[proofplan] We use the singular-value decomposition to write $T-T_n$ as the diagonal tail of $T$ after the first $n$ singular directions. Orthogonality of the vectors $u_j$ gives the upper bound on the tail norm, while testing the tail on $v_{n+1}$ gives the matching lower bound when this vector exists. For the optimality statement, any rank-at-most-$n$ operator must vanish on some non-zero vector in the $(n+1)$-dimensional space spanned by $v_1,\dots,v_{n+1}$; the singular-value ordering then forces $T$ to have norm at least $s_{n+1}$ on that vector. [/proofplan]
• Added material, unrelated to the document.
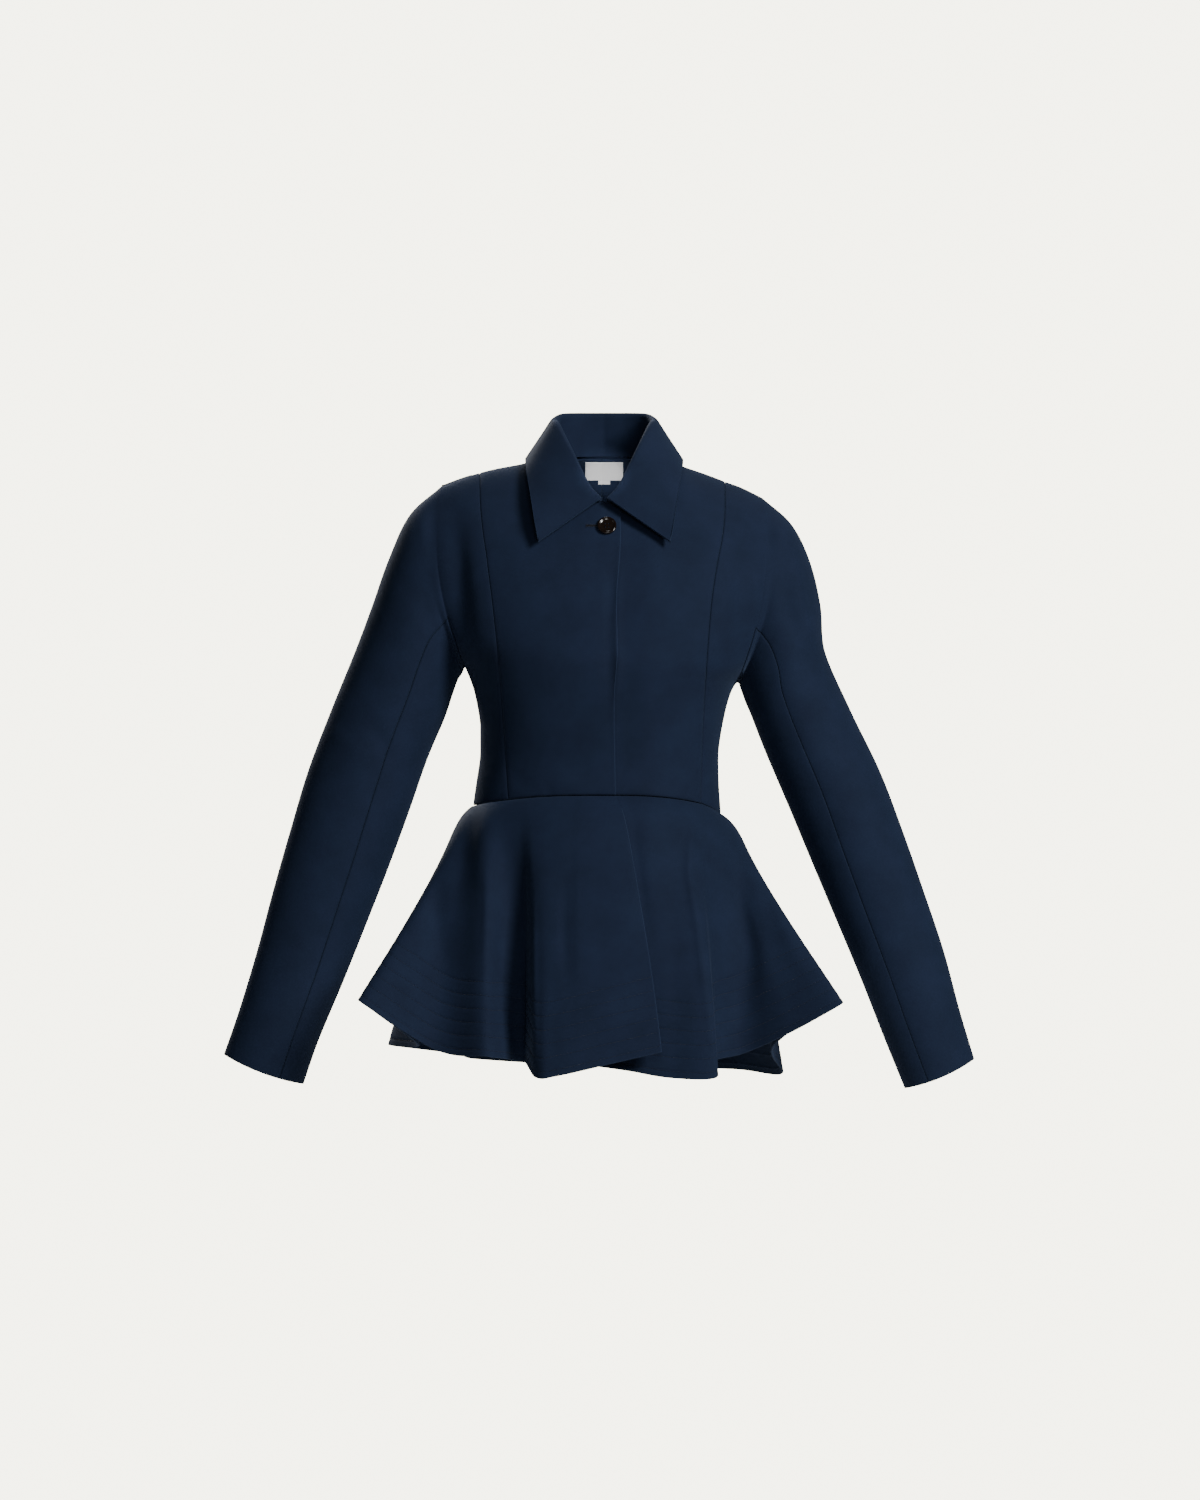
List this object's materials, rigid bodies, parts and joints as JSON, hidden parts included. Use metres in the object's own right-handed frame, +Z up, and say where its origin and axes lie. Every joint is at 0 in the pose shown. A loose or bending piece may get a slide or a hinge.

[step:Express the compact operator by its singular-value expansion] By the singular-value decomposition theorem for compact operators, [citetheorem:8402], there are an index set $J=\{1,\dots,m\}$ for some $m\in\mathbb N$ or $J=\mathbb N$, positive singular values $(s_j)_{j\in J}$ ordered non-increasingly, an orthonormal set $(v_j)_{j\in J}$ in $(\ker T)^\perp\subset H$, and an orthonormal set $(u_j)_{j\in J}$ in $\overline{\operatorname{Range}(T)}\subset K$ such that, for every $x\in H$. Here $\ker T$ denotes the kernel of $T$, and $\operatorname{Range}(T)$ denotes the range of $T$. \begin{align*} Tx=\sum_{j\in J}s_j(x,v_j)_H u_j. \end{align*} The convergence is in the norm of $K$. The Schmidt truncation is therefore the finite-rank operator \begin{align*} T_nx=\sum_{\substack{j\in J, j\le n}}s_j(x,v_j)_H u_j. \end{align*} Hence, for every $x\in H$, \begin{align*} (T-T_n)x=\sum_{\substack{j\in J, j>n}}s_j(x,v_j)_H u_j. \end{align*} If $J$ has at most $n$ elements, this last sum is empty, so $T-T_n=0$ and $s_{n+1}=0$ by convention. [/step]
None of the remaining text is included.